_WORK TO COMPLETE_.
Copy the data below exactly.

--- START OF DATA ---

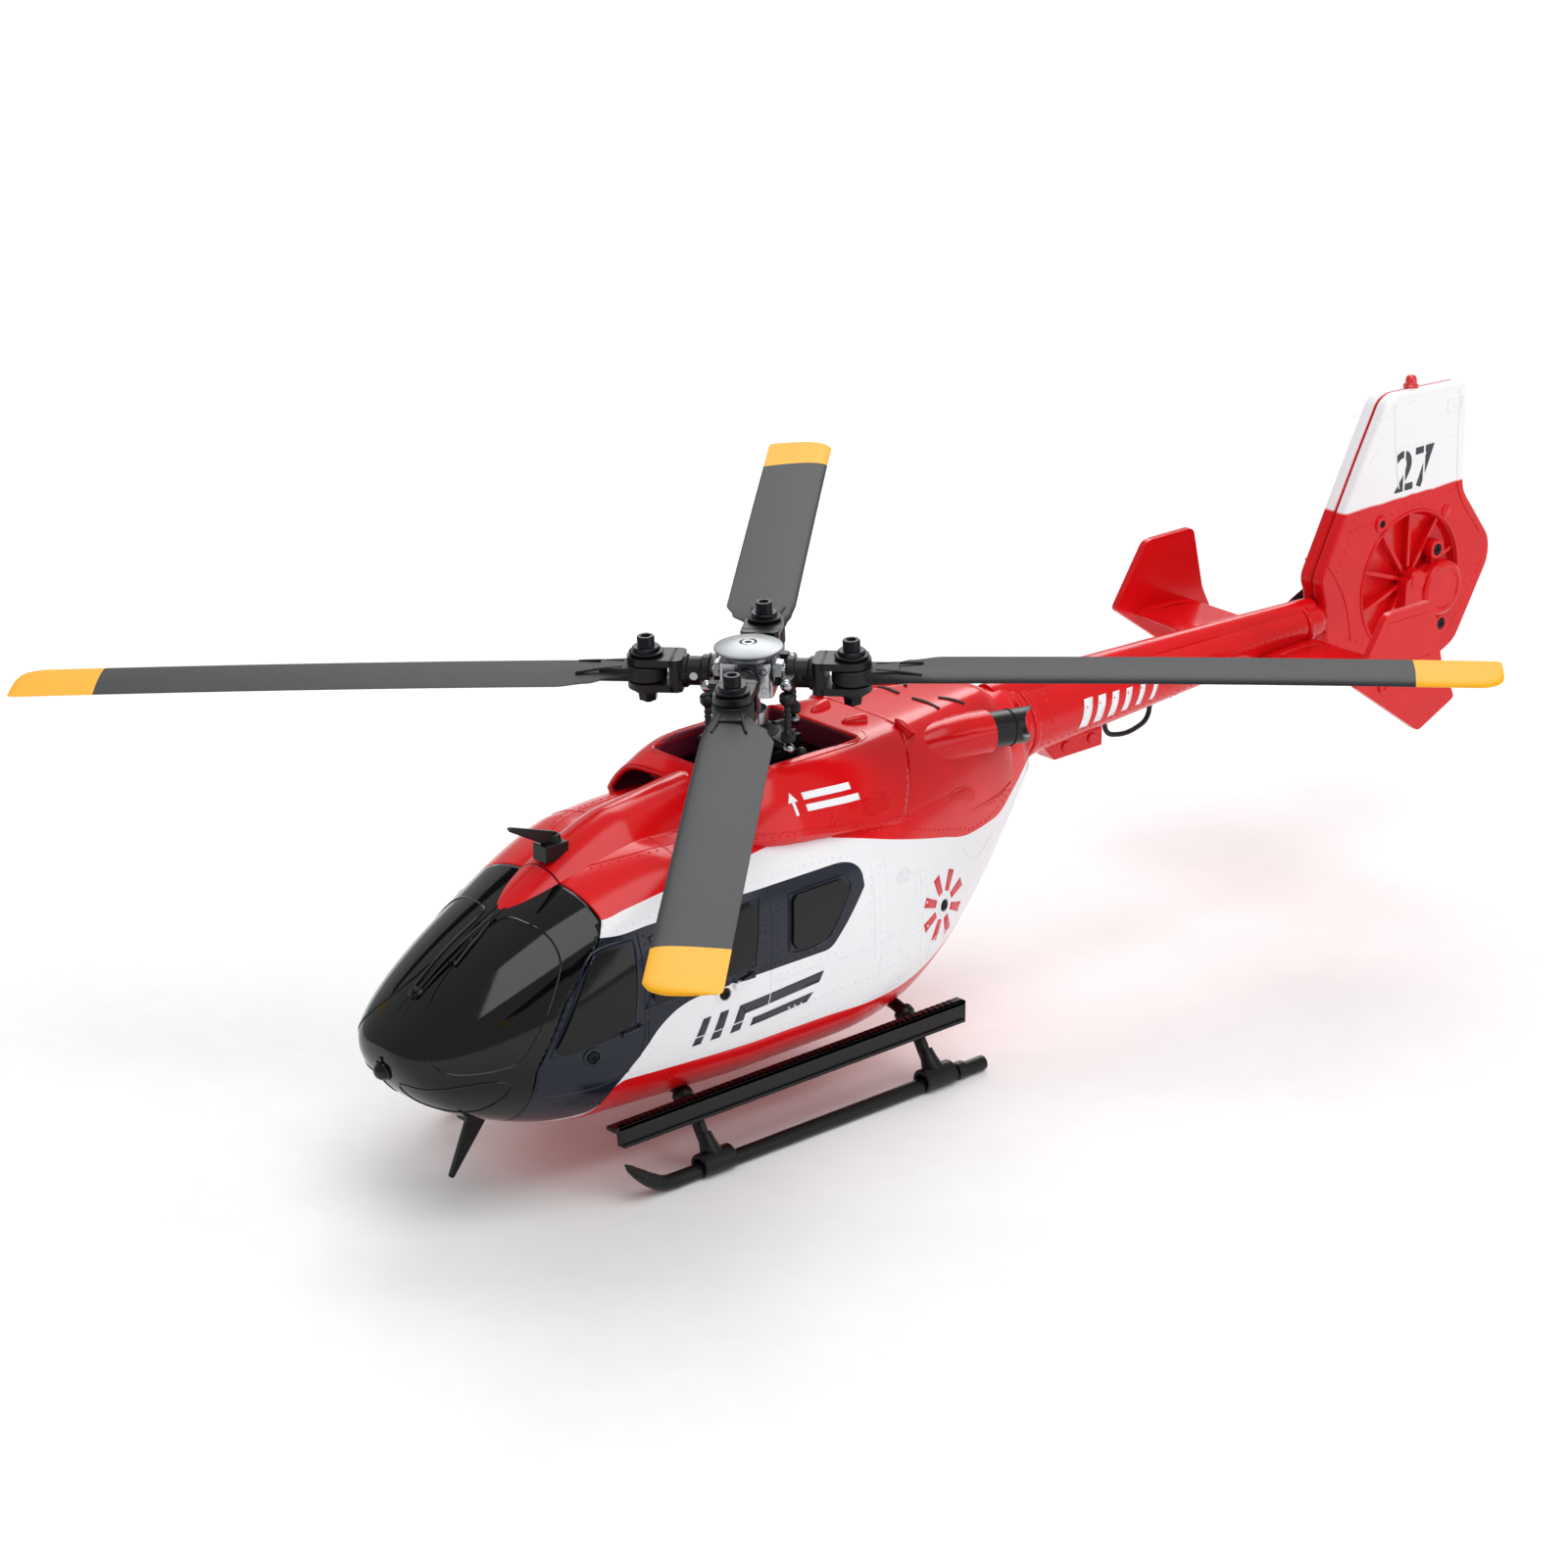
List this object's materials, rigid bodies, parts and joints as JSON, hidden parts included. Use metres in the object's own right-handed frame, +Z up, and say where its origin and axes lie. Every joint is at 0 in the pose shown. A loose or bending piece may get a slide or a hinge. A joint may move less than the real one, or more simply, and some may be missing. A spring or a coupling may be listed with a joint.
{
  "type": "helicopter scale model",
  "caption": "Ready-to-fly scale model helicopter with shrouded-tail fin, folding rotor blades, skid landing gear and pull-off nose cover.",
  "frame": {"origin": "ground plane under the middle of the model, on the centre plane between the skids", "axes": "+Z up, +Y towards the tail, +X towards the port side"},
  "size_m": [0.2146, 0.3272, 0.1083],
  "materials": {
    "black_gloss": "gloss",
    "livery_body": "gloss",
    "red_gloss": "gloss",
    "matt_black": "matt",
    "blade_grey": "matt",
    "aluminium": "satin",
    "motor_steel": "satin",
    "circuit_green": "satin",
    "battery_wrap": "satin",
    "white_plastic": "satin",
    "lamp_red": "gloss"
  },
  "bodies": {
    "airframe": {"fuselage_left": "livery_body", "fuselage_right": "livery_body", "front_cowl": "red_gloss", "rear_cowl": "red_gloss", "exhaust_left": "black_gloss", "exhaust_right": "black_gloss", "upper_wire_cutter": "matt_black", "main_frame": "matt_black", "main_motor": "motor_steel", "battery": "battery_wrap", "flight_board": "circuit_green", "tail_boom": "red_gloss", "boom_clamp": "red_gloss", "handle_rail": "matt_black", "fin_left": "red_gloss", "fin_right": "red_gloss", "beacon": "lamp_red", "tail_motor": "motor_steel", "tail_motor_cover": "red_gloss", "cross_tube_front": "matt_black", "cross_tube_rear": "matt_black", "skid_tube_left": "matt_black", "skid_tube_right": "matt_black", "running_board_left": "matt_black", "running_board_right": "matt_black", "stabiliser_left": "red_gloss", "stabiliser_right": "red_gloss", "servo_front": "matt_black", "servo_left": "matt_black", "servo_right": "matt_black", "guide_fork": "matt_black"},
    "canopy": {"nose_canopy": "black_gloss", "ridge_tip": "red_gloss", "nose_sensor": "black_gloss", "lower_wire_cutter": "matt_black"},
    "rotor": {"mast": "aluminium", "hub": "aluminium", "hub_cap": "aluminium"},
    "swash_lower": {"swash_lower": "matt_black"},
    "swash_upper": {"swash_upper": "matt_black", "pitch_link_1": "matt_black", "pitch_link_2": "matt_black", "pitch_link_3": "matt_black", "pitch_link_4": "matt_black"},
    "grip_1": {"grip_1": "matt_black", "blade_bolt_1": "matt_black"},
    "blade_1": {"blade_1": "blade_grey"},
    "grip_2": {"grip_2": "matt_black", "blade_bolt_2": "matt_black"},
    "blade_2": {"blade_2": "blade_grey"},
    "grip_3": {"grip_3": "matt_black", "blade_bolt_3": "matt_black"},
    "blade_3": {"blade_3": "blade_grey"},
    "grip_4": {"grip_4": "matt_black", "blade_bolt_4": "matt_black"},
    "blade_4": {"blade_4": "blade_grey"},
    "servo_horn_front": {"servo_horn_front": "white_plastic"},
    "servo_horn_left": {"servo_horn_left": "white_plastic"},
    "servo_horn_right": {"servo_horn_right": "white_plastic"},
    "tail_rotor": {"tail_rotor": "matt_black"}
  },
  "joints": [
    {"name": "canopy_pull", "type": "slide", "parent": "airframe", "child": "canopy", "axis": [0, -1, 0], "range_m": [0, 0.03]},
    {"name": "main_rotor_spin", "type": "hinge", "parent": "airframe", "child": "rotor", "pos_m": [0, -0.05649, 0.0854], "axis": [0, -0.0471, 0.9989], "continuous": true},
    {"name": "swash_slide", "type": "slide", "parent": "airframe", "child": "swash_lower", "axis": [0, -0.0471, 0.9989], "range_m": [-0.0014, 0.0014]},
    {"name": "swash_spin", "type": "hinge", "parent": "swash_lower", "child": "swash_upper", "pos_m": [0, -0.05583, 0.07142], "axis": [0, -0.0471, 0.9989], "continuous": true},
    {"name": "blade_pitch_1", "type": "hinge", "parent": "rotor", "child": "grip_1", "pos_m": [0, -0.05649, 0.0854], "axis": [0.7749, 0.6313, 0.0298], "range_deg": [-11.6, 11.6]},
    {"name": "blade_fold_1", "type": "hinge", "parent": "grip_1", "child": "blade_1", "pos_m": [0.0155, -0.04387, 0.086], "axis": [0, -0.0471, 0.9989], "range_deg": [-75, 75]},
    {"name": "blade_pitch_2", "type": "hinge", "parent": "rotor", "child": "grip_2", "pos_m": [0, -0.05649, 0.0854], "axis": [-0.632, 0.7741, 0.0365], "range_deg": [-11.6, 11.6]},
    {"name": "blade_fold_2", "type": "hinge", "parent": "grip_2", "child": "blade_2", "pos_m": [-0.01264, -0.04101, 0.08613], "axis": [0, -0.0471, 0.9989], "range_deg": [-75, 75]},
    {"name": "blade_pitch_3", "type": "hinge", "parent": "rotor", "child": "grip_3", "pos_m": [0, -0.05649, 0.0854], "axis": [-0.7749, -0.6313, -0.0298], "range_deg": [-11.6, 11.6]},
    {"name": "blade_fold_3", "type": "hinge", "parent": "grip_3", "child": "blade_3", "pos_m": [-0.0155, -0.06912, 0.08481], "axis": [0, -0.0471, 0.9989], "range_deg": [-75, 75]},
    {"name": "blade_pitch_4", "type": "hinge", "parent": "rotor", "child": "grip_4", "pos_m": [0, -0.05649, 0.0854], "axis": [0.632, -0.7741, -0.0365], "range_deg": [-11.6, 11.6]},
    {"name": "blade_fold_4", "type": "hinge", "parent": "grip_4", "child": "blade_4", "pos_m": [0.01264, -0.07197, 0.08467], "axis": [0, -0.0471, 0.9989], "range_deg": [-75, 75]},
    {"name": "servo_horn_front", "type": "hinge", "parent": "airframe", "child": "servo_horn_front", "pos_m": [-0.004, -0.06889, 0.0474], "axis": [1, 0, 0], "range_deg": [-11.6, 11.6]},
    {"name": "servo_horn_left", "type": "hinge", "parent": "airframe", "child": "servo_horn_left", "pos_m": [0.014, -0.05249, 0.0474], "axis": [1, 0, 0], "range_deg": [-11.6, 11.6]},
    {"name": "servo_horn_right", "type": "hinge", "parent": "airframe", "child": "servo_horn_right", "pos_m": [-0.014, -0.05249, 0.0474], "axis": [1, 0, 0], "range_deg": [-11.6, 11.6]},
    {"name": "tail_rotor_spin", "type": "hinge", "parent": "airframe", "child": "tail_rotor", "pos_m": [-0.011, 0.13481, 0.0625], "axis": [1, 0, 0], "continuous": true}
  ],
  "couplings": [
    {"joint": "swash_spin", "follows": "main_rotor_spin", "ratio": 1},
    {"joint": "blade_pitch_1", "follows": "swash_slide", "rad_per_m": -142.86},
    {"joint": "blade_pitch_2", "follows": "swash_slide", "rad_per_m": -142.86},
    {"joint": "blade_pitch_3", "follows": "swash_slide", "rad_per_m": -142.86},
    {"joint": "blade_pitch_4", "follows": "swash_slide", "rad_per_m": -142.86},
    {"joint": "servo_horn_front", "follows": "swash_slide", "rad_per_m": 142.86},
    {"joint": "servo_horn_left", "follows": "swash_slide", "rad_per_m": 142.86},
    {"joint": "servo_horn_right", "follows": "swash_slide", "rad_per_m": 142.86}
  ]
}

--- END OF DATA ---

_TASK ANSWER_.
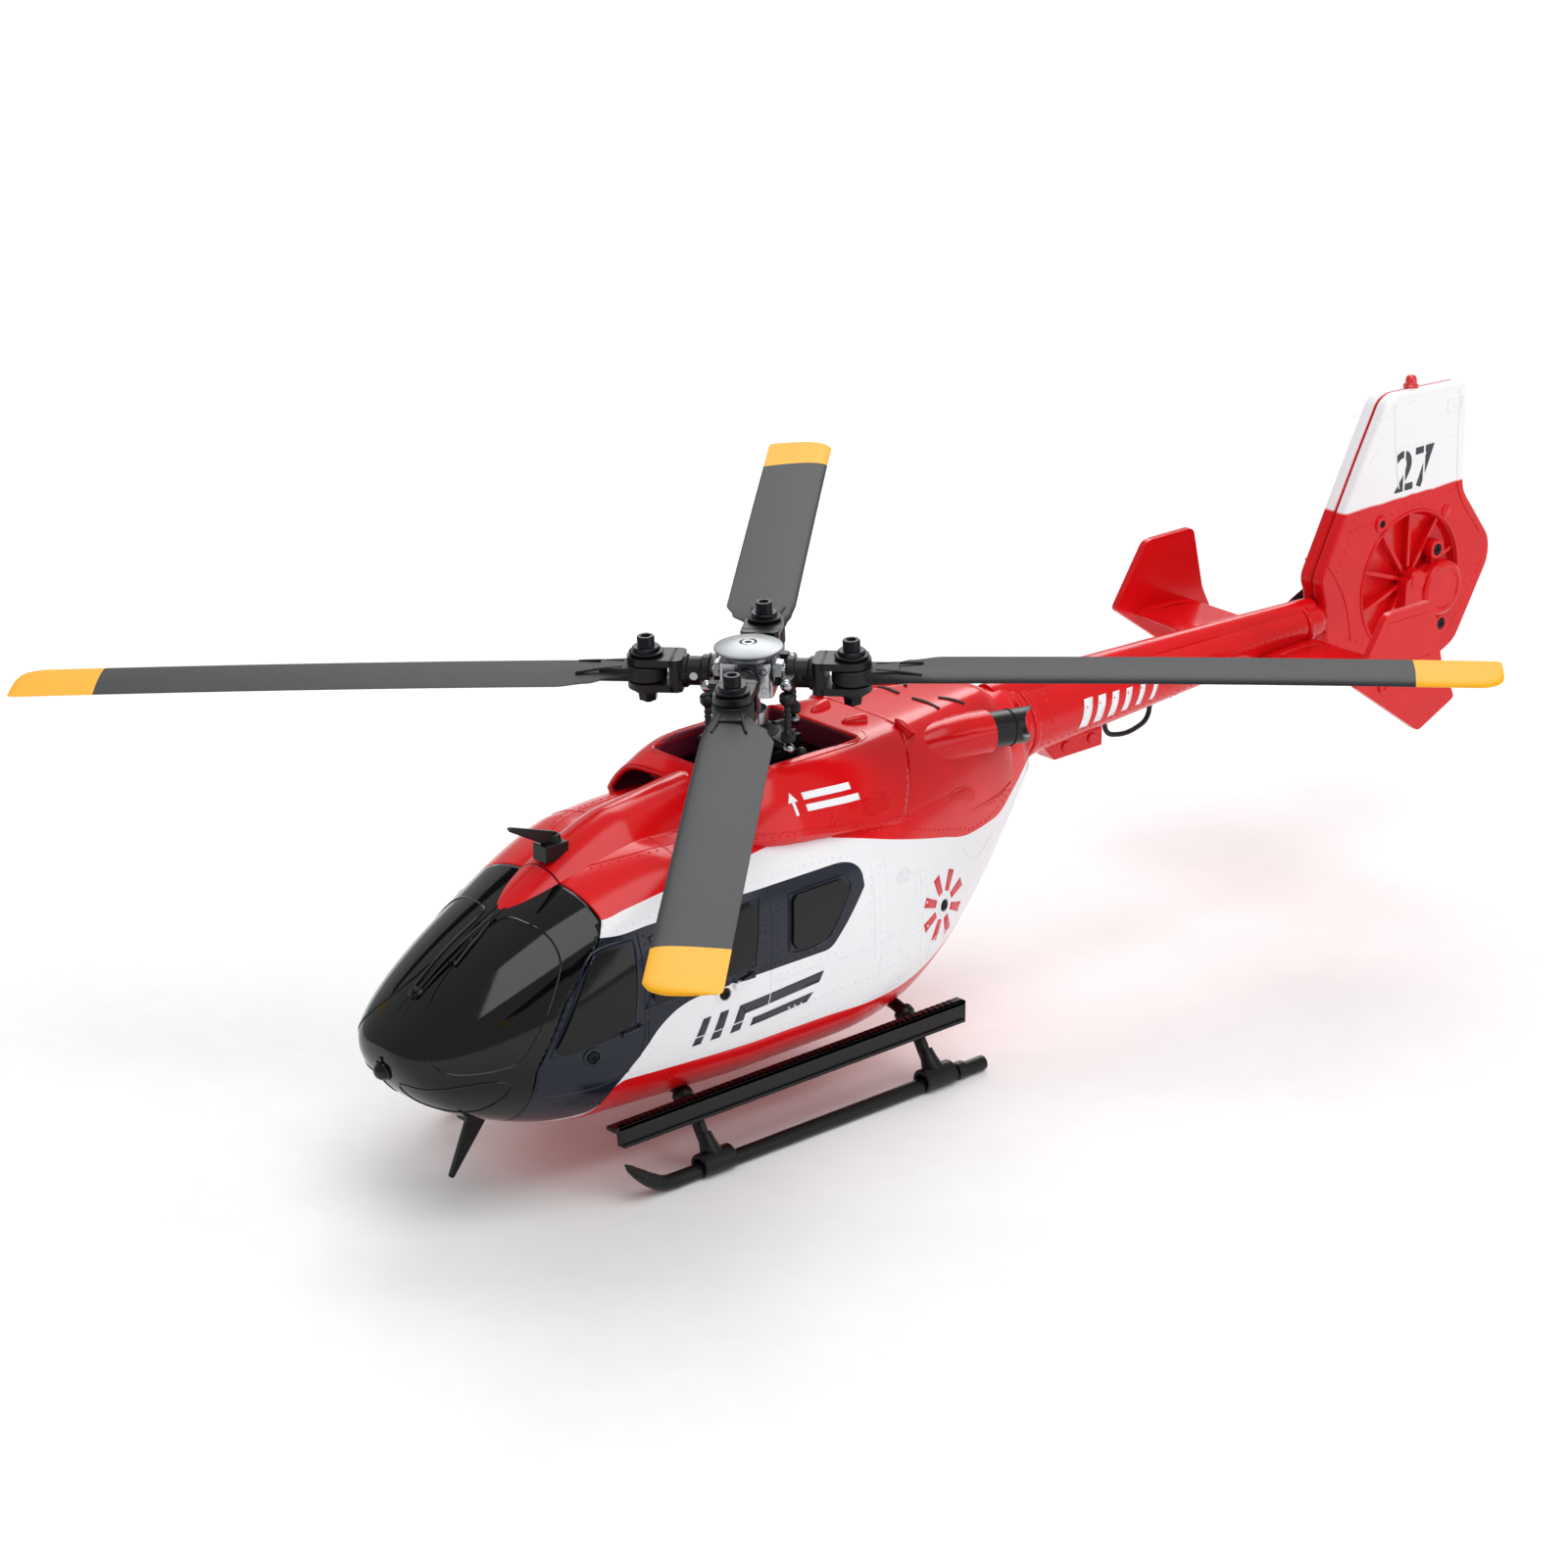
List this object's materials, rigid bodies, parts and joints as JSON, hidden parts included. Use metres in the object's own right-handed frame, +Z up, and say where its origin and axes lie. Every joint is at 0 in the pose shown. A loose or bending piece may get a slide or a hinge. A joint may move less than the real one, or more simply, and some may be missing. A spring or a coupling may be listed with a joint.
{
  "type": "helicopter scale model",
  "caption": "Ready-to-fly scale model helicopter with shrouded-tail fin, folding rotor blades, skid landing gear and pull-off nose cover.",
  "frame": {"origin": "ground plane under the middle of the model, on the centre plane between the skids", "axes": "+Z up, +Y towards the tail, +X towards the port side"},
  "size_m": [0.2146, 0.3272, 0.1083],
  "materials": {
    "black_gloss": "gloss",
    "livery_body": "gloss",
    "red_gloss": "gloss",
    "matt_black": "matt",
    "blade_grey": "matt",
    "aluminium": "satin",
    "motor_steel": "satin",
    "circuit_green": "satin",
    "battery_wrap": "satin",
    "white_plastic": "satin",
    "lamp_red": "gloss"
  },
  "bodies": {
    "airframe": {"fuselage_left": "livery_body", "fuselage_right": "livery_body", "front_cowl": "red_gloss", "rear_cowl": "red_gloss", "exhaust_left": "black_gloss", "exhaust_right": "black_gloss", "upper_wire_cutter": "matt_black", "main_frame": "matt_black", "main_motor": "motor_steel", "battery": "battery_wrap", "flight_board": "circuit_green", "tail_boom": "red_gloss", "boom_clamp": "red_gloss", "handle_rail": "matt_black", "fin_left": "red_gloss", "fin_right": "red_gloss", "beacon": "lamp_red", "tail_motor": "motor_steel", "tail_motor_cover": "red_gloss", "cross_tube_front": "matt_black", "cross_tube_rear": "matt_black", "skid_tube_left": "matt_black", "skid_tube_right": "matt_black", "running_board_left": "matt_black", "running_board_right": "matt_black", "stabiliser_left": "red_gloss", "stabiliser_right": "red_gloss", "servo_front": "matt_black", "servo_left": "matt_black", "servo_right": "matt_black", "guide_fork": "matt_black"},
    "canopy": {"nose_canopy": "black_gloss", "ridge_tip": "red_gloss", "nose_sensor": "black_gloss", "lower_wire_cutter": "matt_black"},
    "rotor": {"mast": "aluminium", "hub": "aluminium", "hub_cap": "aluminium"},
    "swash_lower": {"swash_lower": "matt_black"},
    "swash_upper": {"swash_upper": "matt_black", "pitch_link_1": "matt_black", "pitch_link_2": "matt_black", "pitch_link_3": "matt_black", "pitch_link_4": "matt_black"},
    "grip_1": {"grip_1": "matt_black", "blade_bolt_1": "matt_black"},
    "blade_1": {"blade_1": "blade_grey"},
    "grip_2": {"grip_2": "matt_black", "blade_bolt_2": "matt_black"},
    "blade_2": {"blade_2": "blade_grey"},
    "grip_3": {"grip_3": "matt_black", "blade_bolt_3": "matt_black"},
    "blade_3": {"blade_3": "blade_grey"},
    "grip_4": {"grip_4": "matt_black", "blade_bolt_4": "matt_black"},
    "blade_4": {"blade_4": "blade_grey"},
    "servo_horn_front": {"servo_horn_front": "white_plastic"},
    "servo_horn_left": {"servo_horn_left": "white_plastic"},
    "servo_horn_right": {"servo_horn_right": "white_plastic"},
    "tail_rotor": {"tail_rotor": "matt_black"}
  },
  "joints": [
    {"name": "canopy_pull", "type": "slide", "parent": "airframe", "child": "canopy", "axis": [0, -1, 0], "range_m": [0, 0.03]},
    {"name": "main_rotor_spin", "type": "hinge", "parent": "airframe", "child": "rotor", "pos_m": [0, -0.05649, 0.0854], "axis": [0, -0.0471, 0.9989], "continuous": true},
    {"name": "swash_slide", "type": "slide", "parent": "airframe", "child": "swash_lower", "axis": [0, -0.0471, 0.9989], "range_m": [-0.0014, 0.0014]},
    {"name": "swash_spin", "type": "hinge", "parent": "swash_lower", "child": "swash_upper", "pos_m": [0, -0.05583, 0.07142], "axis": [0, -0.0471, 0.9989], "continuous": true},
    {"name": "blade_pitch_1", "type": "hinge", "parent": "rotor", "child": "grip_1", "pos_m": [0, -0.05649, 0.0854], "axis": [0.7749, 0.6313, 0.0298], "range_deg": [-11.6, 11.6]},
    {"name": "blade_fold_1", "type": "hinge", "parent": "grip_1", "child": "blade_1", "pos_m": [0.0155, -0.04387, 0.086], "axis": [0, -0.0471, 0.9989], "range_deg": [-75, 75]},
    {"name": "blade_pitch_2", "type": "hinge", "parent": "rotor", "child": "grip_2", "pos_m": [0, -0.05649, 0.0854], "axis": [-0.632, 0.7741, 0.0365], "range_deg": [-11.6, 11.6]},
    {"name": "blade_fold_2", "type": "hinge", "parent": "grip_2", "child": "blade_2", "pos_m": [-0.01264, -0.04101, 0.08613], "axis": [0, -0.0471, 0.9989], "range_deg": [-75, 75]},
    {"name": "blade_pitch_3", "type": "hinge", "parent": "rotor", "child": "grip_3", "pos_m": [0, -0.05649, 0.0854], "axis": [-0.7749, -0.6313, -0.0298], "range_deg": [-11.6, 11.6]},
    {"name": "blade_fold_3", "type": "hinge", "parent": "grip_3", "child": "blade_3", "pos_m": [-0.0155, -0.06912, 0.08481], "axis": [0, -0.0471, 0.9989], "range_deg": [-75, 75]},
    {"name": "blade_pitch_4", "type": "hinge", "parent": "rotor", "child": "grip_4", "pos_m": [0, -0.05649, 0.0854], "axis": [0.632, -0.7741, -0.0365], "range_deg": [-11.6, 11.6]},
    {"name": "blade_fold_4", "type": "hinge", "parent": "grip_4", "child": "blade_4", "pos_m": [0.01264, -0.07197, 0.08467], "axis": [0, -0.0471, 0.9989], "range_deg": [-75, 75]},
    {"name": "servo_horn_front", "type": "hinge", "parent": "airframe", "child": "servo_horn_front", "pos_m": [-0.004, -0.06889, 0.0474], "axis": [1, 0, 0], "range_deg": [-11.6, 11.6]},
    {"name": "servo_horn_left", "type": "hinge", "parent": "airframe", "child": "servo_horn_left", "pos_m": [0.014, -0.05249, 0.0474], "axis": [1, 0, 0], "range_deg": [-11.6, 11.6]},
    {"name": "servo_horn_right", "type": "hinge", "parent": "airframe", "child": "servo_horn_right", "pos_m": [-0.014, -0.05249, 0.0474], "axis": [1, 0, 0], "range_deg": [-11.6, 11.6]},
    {"name": "tail_rotor_spin", "type": "hinge", "parent": "airframe", "child": "tail_rotor", "pos_m": [-0.011, 0.13481, 0.0625], "axis": [1, 0, 0], "continuous": true}
  ],
  "couplings": [
    {"joint": "swash_spin", "follows": "main_rotor_spin", "ratio": 1},
    {"joint": "blade_pitch_1", "follows": "swash_slide", "rad_per_m": -142.86},
    {"joint": "blade_pitch_2", "follows": "swash_slide", "rad_per_m": -142.86},
    {"joint": "blade_pitch_3", "follows": "swash_slide", "rad_per_m": -142.86},
    {"joint": "blade_pitch_4", "follows": "swash_slide", "rad_per_m": -142.86},
    {"joint": "servo_horn_front", "follows": "swash_slide", "rad_per_m": 142.86},
    {"joint": "servo_horn_left", "follows": "swash_slide", "rad_per_m": 142.86},
    {"joint": "servo_horn_right", "follows": "swash_slide", "rad_per_m": 142.86}
  ]
}